Some shingles are designed with impact-resistance properties, often as a protective measure against damage from hailstorms. When consulting an owner in areas where hailstorms are known to be frequent, this performance quality may be of consideration. A common misconception is a thicker shingle provides added impact protection. In reality, this is not necessarily the case. An impact-resistant shingle is reinforced with either a scrim backing or styrene butadiene styrene (SBS)-modified asphalt and has passed the test requirements in UL 2218, Standard for Impact Resistance of Prepared Roof Covering Materials. UL 2218 has four different levels of rating, the most rigorous being Class 4.
Test of time and environment
Its time-tested success is why asphalt shingles cover 80 percent of homes in America and 1 billion m2 (12.5 billion sf) of asphalt shingle products are manufactured annually. Over the past 125 years, shingles have proven they can withstand a wide range of exposure and environmental challenges dispatched by time and nature. From extreme sunlight to the iciest of winters, these materials continue to prove themselves as a sturdy, reliable roofing choice.
Asphalt shingles have a core material made of fiberglass and organic or polyester mat. This gives the product the strength to withstand manufacturing, installation, and service conditions. The mat is coated with asphalt, which serves as the medium for adhering mineral surfacing to the roofing. Some manufacturers blend the asphalt with SBS polymers to add rubber-like characteristics. Asphalt shingles are manufactured as laminated shingles (multilayer), strip, and open tooth. Strip shingles are rectangular and may have multiple cutouts along the long dimension. Cutouts separate the shingle’s tabs, and when exposed to the weather, they give the roof the appearance of being comprised of a larger number of individual units.
When consulting, it is advisable to check with an asphalt shingle manufacturer before making any key decisions. Important questions to consider may include:
- what type of shingles (e.g. architectural, luxury, or ‘cool’) are being manufactured;
- which of the shingles provides Class A fire resistance;
- which of the shingles is classified for use in high wind areas; and
- what aesthetic blends are recommended for the intended geographic region?
One can also visit asphaltroofing.org for a list of North American asphalt roofing manufacturers that are Asphalt Roofing Manufacturers Association (ARMA) members.

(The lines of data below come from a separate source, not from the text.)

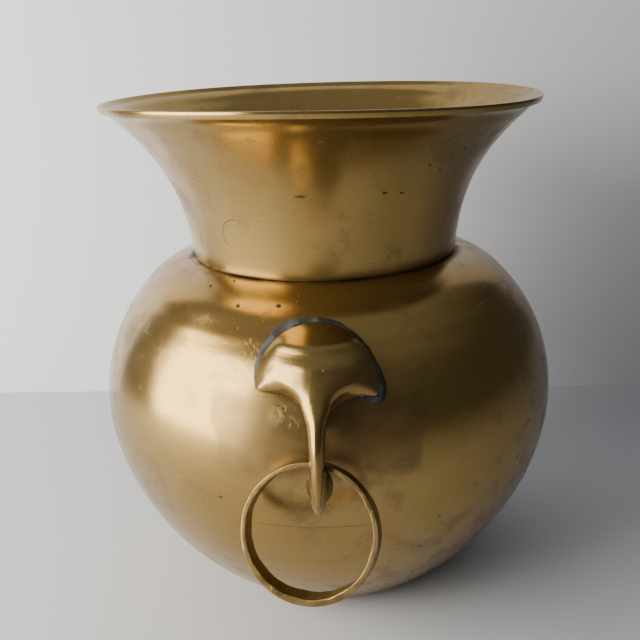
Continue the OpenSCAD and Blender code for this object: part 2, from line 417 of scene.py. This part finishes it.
def solder_material():
    p = Paint("dark_solder", 0.05, 0.5)
    blotch = p.noise(160.0, detail=5.0)
    colour = p.mix(p.mask(blotch, 0.35, 0.65), (0.010, 0.013, 0.015), (0.032, 0.038, 0.041))
    colour = p.mix(p.mask(p.noise(420.0), 0.64, 0.74), colour, (0.11, 0.10, 0.08))
    p.put(p.shader.inputs["Base Color"], colour)
    p.put(p.shader.inputs["Roughness"], p.sum("MULTIPLY_ADD", blotch, 0.3, 0.45))
    p.put(p.shader.inputs["Normal"], p.bump(p.noise(500.0, detail=4.0), 0.0002))
    return p.material


spun = brass("spun_brass_body", 0.215, globe_across, pitted=0.7, stain=0.55, extra=body_extra)
flare = brass("spun_brass_collar", 0.205, collar_across, pitted=0.8, stain=0.5, extra=collar_extra)
cast = brass("cast_brass", 0.235, pitted=0.5, stain=0.5, extra=casting_extra)
filed = brass("filed_brass", 0.30, pitted=0.6, stain=1.0, extra=ring_extra)
solder = solder_material()


# ---------------------------------------------------------------- globe body

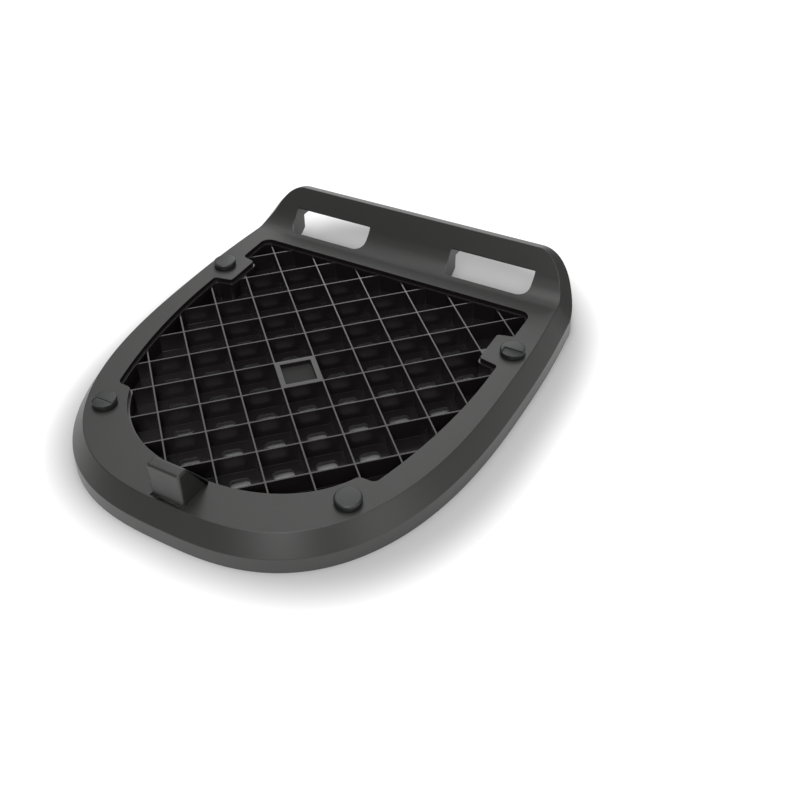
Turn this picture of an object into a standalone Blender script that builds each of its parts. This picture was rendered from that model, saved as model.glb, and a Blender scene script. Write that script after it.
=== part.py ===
"""Top case mounting plate for a motorcycle luggage rack.

One black moulding with four rubber buffers pressed into it. The moulding is a rounded plate on a
skirt. Its well holds a diagonal grid with a holed floor, its tail rises into a lip with two claw
slots, and a latch hook stands at its nose.

Metres, +Z up. The foot of the skirt lies on z = 0, the nose points to -Y and the tail to +Y, and
the origin is the middle of the plan.
"""
import math

import bmesh
import bpy
from mathutils import Matrix, Vector

# Top face of the plate
TOP_LENGTH = 0.2768
TOP_WIDTH = 0.2323
WIDEST_Y = 0.0434
NOSE_POWER = 2.8
TAIL_DRAW_IN = 0.0036
TAIL_CORNER_RADIUS = 0.0240
TOP_HEIGHT = 0.0207

# Skin of the moulding, from the top face down the sloping band to the skirt
WALL = 0.0028
BAND_WIDTH = 0.0083
BAND_DROP = 0.0113
BAND_DROP_AT_TAIL = 0.0030
SKIRT_DRAFT = 0.0006

# Tail lip: a hollow arc that leaves the top face, then a straight flank up to the crest
COVE_RADIUS = 0.0208
COVE_SWEEP = math.radians(60)
FLANK_RUN = 0.0084
REAR_WINDOW_HEIGHT = 0.0235
REAR_POST = 0.0168

# Claw slots in the lip
SLOT_GAP = 0.0622
SLOT_END_MARGIN = 0.02575
SLOT_DEPTH = 0.0139
SLOT_SETBACK = 0.0051
SLOT_CORNER = 0.0073
SLOT_FENCE = 0.0020
SLOT_FENCE_FOOT = 0.0102
SLOT_FENCE_TAPER_Y = 0.1338
SLOT_FENCE_TAPER = math.radians(36)

# Opening in the top face, with two tabs a side that carry the buffers
SIDE_RAIL = 0.0131
NOSE_RAIL = 0.0240
TAIL_RAIL = 0.0094
HEAD_INSET = 0.0026
HEAD_CORNER = 0.0066
TAIL_TAB_START = 0.0285
TAIL_TAB_LENGTH = 0.0270
TAIL_TAB_REACH = 0.0098
TAB_SKEW = 0.0024
TAB_CORNER = 0.0022
NOSE_TAB_RISE = 0.0410
SIDE_STRAIGHT = 0.0110
SIDE_ARC_RADIUS = 0.3690
NOSE_ARC_RAIL = 0.03235
NOSE_ARC_DEPTH = 0.0720
NOSE_ARC_POWER = 2.2

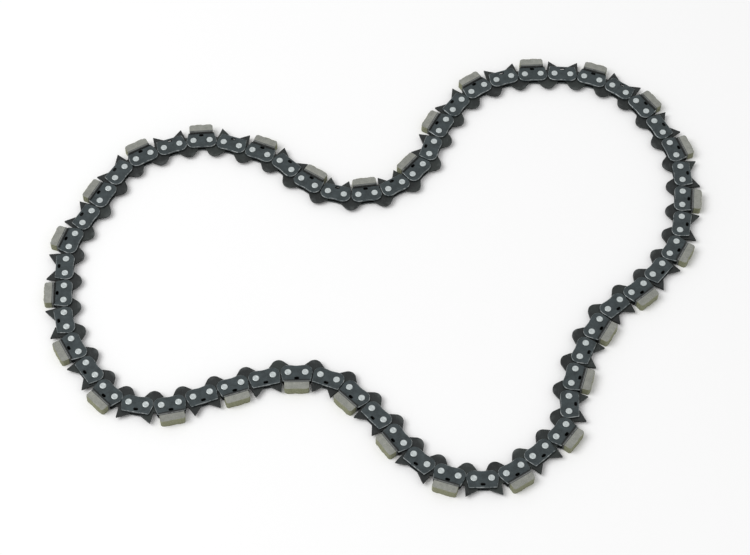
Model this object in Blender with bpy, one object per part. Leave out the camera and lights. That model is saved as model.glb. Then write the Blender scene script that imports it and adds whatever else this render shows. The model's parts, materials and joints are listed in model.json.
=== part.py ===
# Diamond saw chain, a closed loop lying flat on its side, in metres with Z up.
# Thirty double pitches follow each other round the loop. Each has a cutter link, a drive link,
# a plain tie link and a second drive link. A link is laid out in its own plane with its first
# rivet at the origin, X towards the next rivet, Y towards the inside of the loop and Z up.

import math

import bmesh
import bpy
from mathutils import Matrix, Vector

MM = 0.001

# Chain layout
PAIRS = 30  # double pitches in the loop
TIE_SPACING = 10.10 * MM  # between the two rivets of a strap
DRIVE_SPACING = 8.95 * MM  # between the two rivets of a drive link
MASTER = 3  # the double pitch that the chain is opened and joined at
FUSED = (5, 8, 10, 13, 16, 20, 22, 25, 28)  # double pitches whose two units are one node

# Straps, the side plates that hold the rivets
STRAP_THICK = 1.20 * MM
STRAP_REACH = 4.30 * MM  # past the rivet, at the strap's widest
STRAP_CROWN = 5.10 * MM  # inner edge, above the rivet line
STRAP_WAIST = 4.70 * MM  # inner edge at the middle of the strap
STRAP_OUTER = 5.95 * MM  # outer edge, below the rivet line
OUTER_REACH = 3.00 * MM  # past the rivet, at the outer corner
CROWN_REACH = 0.60 * MM  # past the rivet, where the rounded corner ends
CORNER_PULL = (3.70 * MM, 4.90 * MM)  # control point of the rounded corner
WINDOW = (3.00 * MM, 1.90 * MM)  # slot between the rivets
WINDOW_DROP = 4.00 * MM  # slot centre below the rivet line

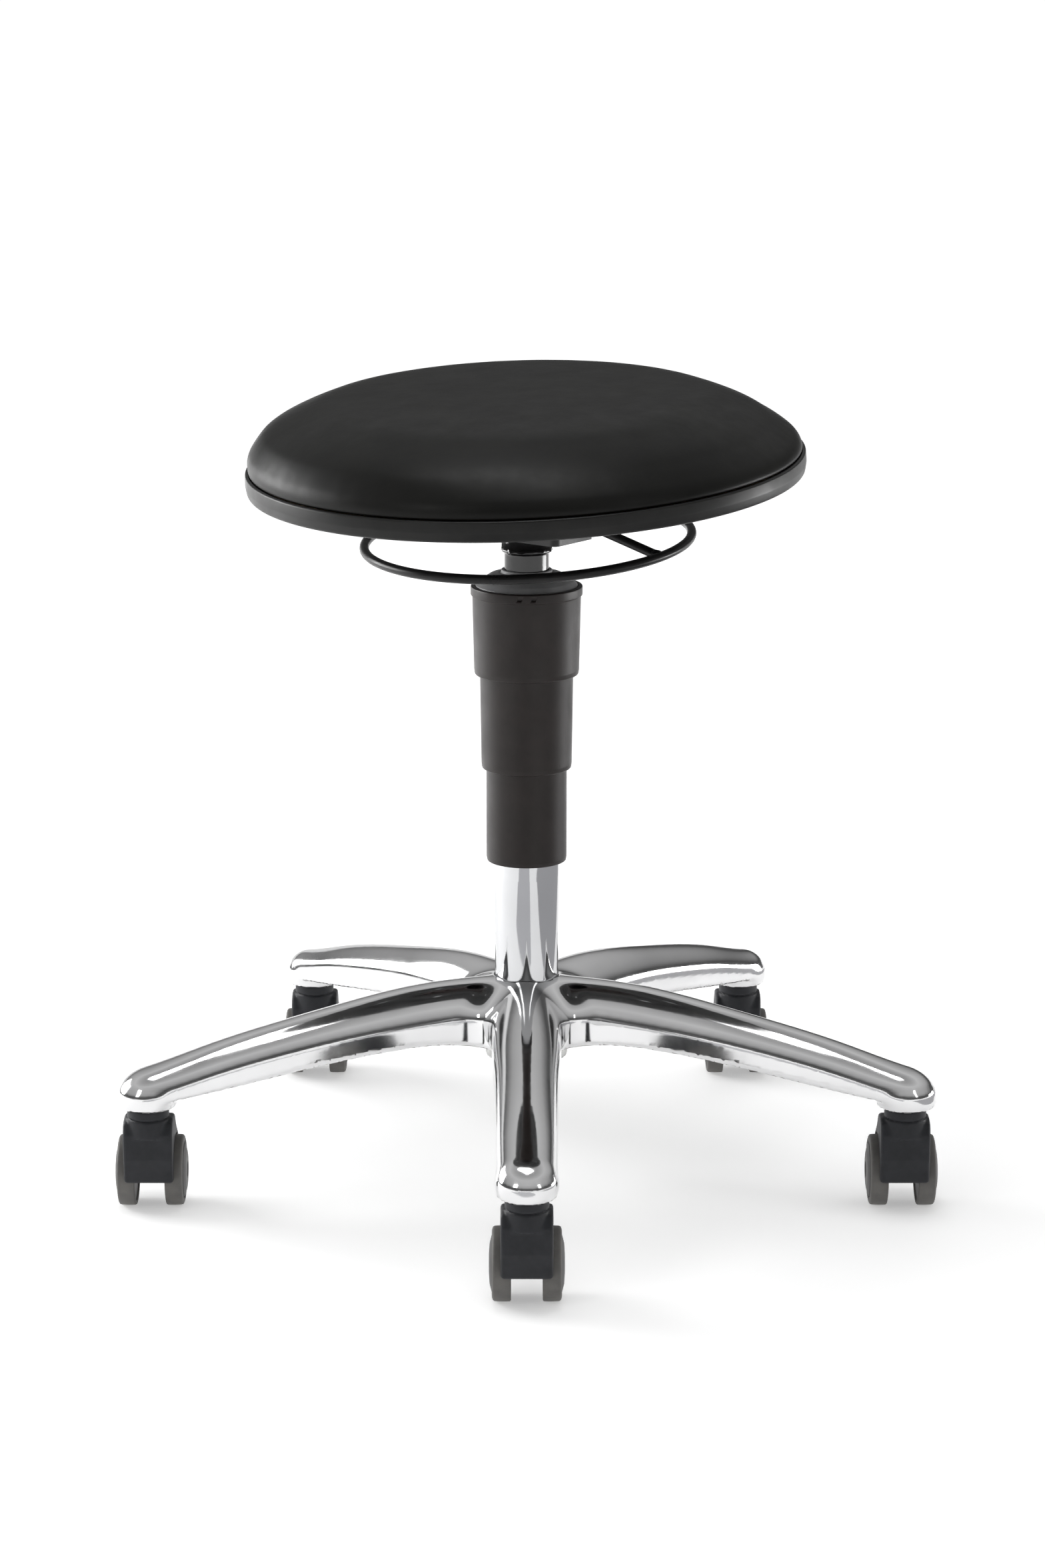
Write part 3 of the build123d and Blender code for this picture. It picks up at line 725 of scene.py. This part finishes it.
def inflate(obj):
    """Cloth simulation: the sewn edge is held and the leather swells over the foam.

    It runs on an even copy of the mesh, and its swelling is carried back to the turned one.
    """
    bare = obj.data
    obj.data = bare.copy()
    remesh = obj.modifiers.new("remesh", "REMESH")
    remesh.mode, remesh.voxel_size = "VOXEL", CLOTH_VOXEL * MM
    obj.data = applied(obj)
    obj.modifiers.clear()
    rest = np.array([v.co for v in obj.data.vertices])
    held = obj.vertex_groups.new(name="sewn_edge")
    edge_z = (CUSHION_LOW + 7) * MM
    held.add([i for i, p in enumerate(rest) if p[2] < edge_z], 1.0, "REPLACE")
    cloth = obj.modifiers.new("cloth", "CLOTH")
    cloth.settings.use_pressure = True
    cloth.settings.uniform_pressure_force = CLOTH_PRESSURE
    cloth.settings.effector_weights.gravity = 0
    cloth.settings.vertex_group_mass = held.name
    cloth.settings.tension_stiffness = 25
    cloth.settings.compression_stiffness = 25
    cloth.settings.bending_stiffness = 2
    scene = bpy.context.scene
    for at in range(1, CLOTH_STEPS + 1):
        scene.frame_set(at)
    deps = bpy.context.evaluated_depsgraph_get()
    swollen = np.array([v.co for v in obj.evaluated_get(deps).data.vertices])
    obj.modifiers.clear()
    obj.vertex_groups.clear()
    scene.frame_set(1)
    shift = evened(obj.data, swollen - rest, EVEN_ROUNDS)
    size = np.linalg.norm(shift, axis=1, keepdims=True)
    shift *= np.minimum(1, SWELL_CAP * MM / np.maximum(size, 1e-9))
    near = KDTree(len(rest))
    for i, point in enumerate(rest):
        near.insert(point, i)
    near.balance()
    for vertex in bare.vertices:
        around = [i for _, i, _ in near.find_n(vertex.co, 6)]
        vertex.co += Vector(shift[around].mean(axis=0))
    obj.data = bare


def dress_cushion(obj):
    """Leather over foam: faint hollows, and short gathers above the sewn edge."""
    subdivide = obj.modifiers.new("fine", "SUBSURF")
    subdivide.levels = subdivide.render_levels = 1
    obj.data = applied(obj)
    obj.modifiers.clear()
    top, edge = CUSHION_HIGH * MM, (CUSHION_LOW + EDGE_RISE) * MM
    for vertex in obj.data.vertices:
        p = vertex.co
        radial = Vector((p.x, p.y, 0))
        reach = max(radial.length, 1e-6)
        angle = np.arctan2(p.y, p.x)
        near_edge = max(0.0, 1 - abs(p.z - edge - GATHER_HEIGHT * MM) / (GATHER_SPREAD * MM))
        gather = noise.noise(Vector((cos(angle) * 14, sin(angle) * 14, p.z * 18)))
        broad = noise.noise(Vector((p.x * 7, p.y * 7, 2.0)))
        if p.z > edge:
            p += radial / reach * (gather * near_edge * GATHER_DEPTH * MM)
            p.z += broad * HOLLOW_DEPTH * MM * min(1, (p.z - edge) / 0.02)
        p.z = min(p.z, top)
    obj.data.polygons.foreach_set("use_smooth", [True] * len(obj.data.polygons))
    obj.data.update()


make_cushion()


def make_band():
    bottom, top, outer = level_size("seat_band")
    inner = CUSHION_R - 5
    outline = rounded([
        (inner, bottom, 0.5), (outer - 1.2, bottom, 4.5), (outer, bottom + 7, 6),
        (outer - 0.4, top - 0.2, 1.6), (outer - 2.6, top + 0.2, 0.6), (outer - 3.6, top - 0.8, 0.4),
        (inner, top - 1.2, 0.3),
    ])
    mesh = lathe("seat_edge_band", outline, 192)
    mesh.transform(SEATED)
    piece("seat_edge_band", mesh, "seat", ["seat_band"], [BAND])


make_band()


# =============================================================== telescopic cover and cap
COVER_WALL = 1.5
SHELL_SEGMENTS = 128
SLOT_SIDE, SLOT_DROP, SLOT_SIZE = 5, 3.6, (3.0, 2.2, 1.4)


def cover_sizes(node):
    """Bottom, top, outer radius at the foot and inner radius of its lip, of one cover section."""
    bottom, top = low(node).z / MM, high(node).z / MM
    coords = np.array([v.co for v in NODES[node].data.vertices]) / MM
    reach = np.hypot(coords[:, 0], coords[:, 1])
    foot = reach[coords[:, 2] < bottom + 3].max()
    lip = reach[coords[:, 2] < bottom + 0.1].min()
    return bottom, top, foot, lip


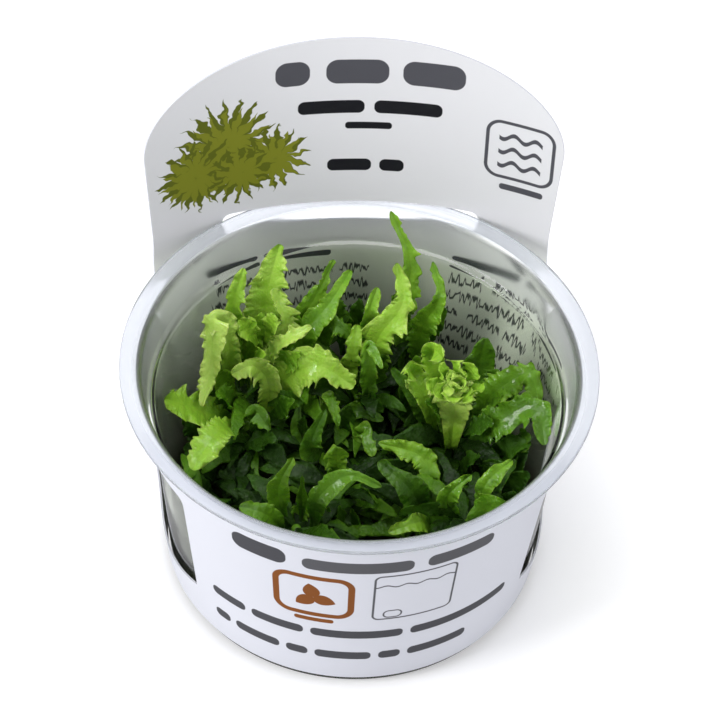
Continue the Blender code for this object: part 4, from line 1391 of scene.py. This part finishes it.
@dataclass
class Marks:
    """Printed marks in millimetres of the flat card, laid one over another on its white.

    A mark is a distance worked out per point, inked where it is below zero.
    """

    finish: Finish
    sleeve: Sleeve
    colour: Socket | Colour
    wrap: float = -90.0
    point: Socket | None = None
    swayed: Socket | None = None
    edge: float = 0.07
    pitch: float = 4.2

    def __post_init__(self) -> None:
        """Finds where on the flat card each point is, from its own chart, run on over the seam."""
        chart = self.finish.add("ShaderNodeUVMap", {}, uv_map="card").outputs[0]
        sheet = self.sleeve.sheet
        scaled = self.finish.vector("MULTIPLY", chart, (sheet, sheet, 0.0)).outputs[0]
        on_sheet = self.finish.vector("ADD", scaled, (self.sleeve.seam, 0.0, 0.0)).outputs[0]
        x, y, _ = self.finish.parts(on_sheet)
        low = self.finish.math("LESS_THAN", x, self.wrap)
        turn = self.finish.math("MULTIPLY", low, self.sleeve.girth())
        self.point = self.placed_at(self.finish.math("ADD", x, turn), y)
        inputs = {"Vector": self.point, "Scale": 0.45, "Detail": 1.0}
        noise = self.finish.add("ShaderNodeTexNoise", inputs).outputs["Color"]
        sway = self.finish.vector("MULTIPLY", noise, (3.0, 3.0, 0.0)).outputs[0]
        self.swayed = self.finish.vector("ADD", self.point, sway).outputs[0]

    def placed_at(self, x: Socket, y: Socket) -> Socket:
        """The vector (x, y, 0)."""
        return self.finish.add("ShaderNodeCombineXYZ", {0: x, 1: y}).outputs[0]

    def ink(self, distance: Socket, colour: Colour) -> None:
        """Lays a colour where the distance is below zero."""
        amount = self.finish.between(distance, self.edge, -self.edge, 0.0, 1.0)
        self.colour = self.finish.mix(amount, self.colour, colour)

    def box(self, left: float, right: float, low: float, high: float, corner: float) -> Socket:
        """Distance to a rounded box: the length of what is left of |p - c| past its straight part."""
        inner = ((right - left) / 2 - corner, (high - low) / 2 - corner, 0.0)
        apart = self.finish.vector("SUBTRACT", self.point, ((left + right) / 2, (low + high) / 2, 0.0))
        size = self.finish.vector("ABSOLUTE", apart.outputs[0])
        past = self.finish.vector("SUBTRACT", size.outputs[0], inner)
        held = self.finish.vector("MAXIMUM", past.outputs[0])
        length = self.finish.vector("LENGTH", held.outputs[0])
        return self.finish.math("SUBTRACT", length.outputs["Value"], corner)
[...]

Additionally, while shingles are significant, specifiers should stress the importance of the roofing system. A roof is a whole system, and each element deserves attention during the design process.
Specifier as an artist
Asphalt shingles are available with hundreds of aesthetic customization options through different colors, designs, shapes, textures, shades, and styles. While physical requirements (wind resistance, geography, etc.) play an important role in determining shingle selection, a specifier can use knowledge of asphalt shingles’ aesthetic diversity to act as an exterior design consultant and show an owner variety. For example the Burlington Fire Department building in Washington (the 2017 Quality Asphalt Roofing Case-Study [QARC] Bronze winner) mandated two physical requirements: wind and algae resistance. Asphalt shingles not only met these requirements, but also provided a good blend of oakwood.
Regardless of climate or geography, asphalt shingles provide a variety of stylistic choices fit for any installation. If aesthetic decisions are given to an architect for a project, the specifier can recommend shingles with the necessary performance that also fit the architect’s vision. For each design offered, asphalt shingle manufacturers often provide several color scheme options, making it possible to achieve visual perfection without sacrificing a roofing system’s performance values.
One reason shingles offer so much diversity is their granules, which are made from igneous rock covered with a clay silicate mixture in a selected color, coated with a highly durable ceramic, and then surface treated. Besides the aesthetic value these asphalt shingle granules provide, they also assist in ultraviolet (UV) protection, shingle durability, and roofing system longevity.
An owner will likely want to explore many colors and styles before making a final choice. An asphalt shingle roofing system can last a long time, so selecting the right aesthetics for each project may take a little research. Steep-slope roofs represent a significant percentage of the exterior appearance for a building. In the author’s experience, the curb appeal of an asphalt shingle roofing system can have a dramatic impact on resale value.
Shingles come in three basic styles. Traditional three-tab shingles are typically strip shingles with cutouts along the long dimensions. Popular architectural (also known as laminated) shingles are comprised of multiple layers of base material to give a three-dimensional effect. Comprising laminates, luxury/specialty shingles usually give the appearance of a slate or tile roof. They are heavier and may have a greater exposure than typical varities.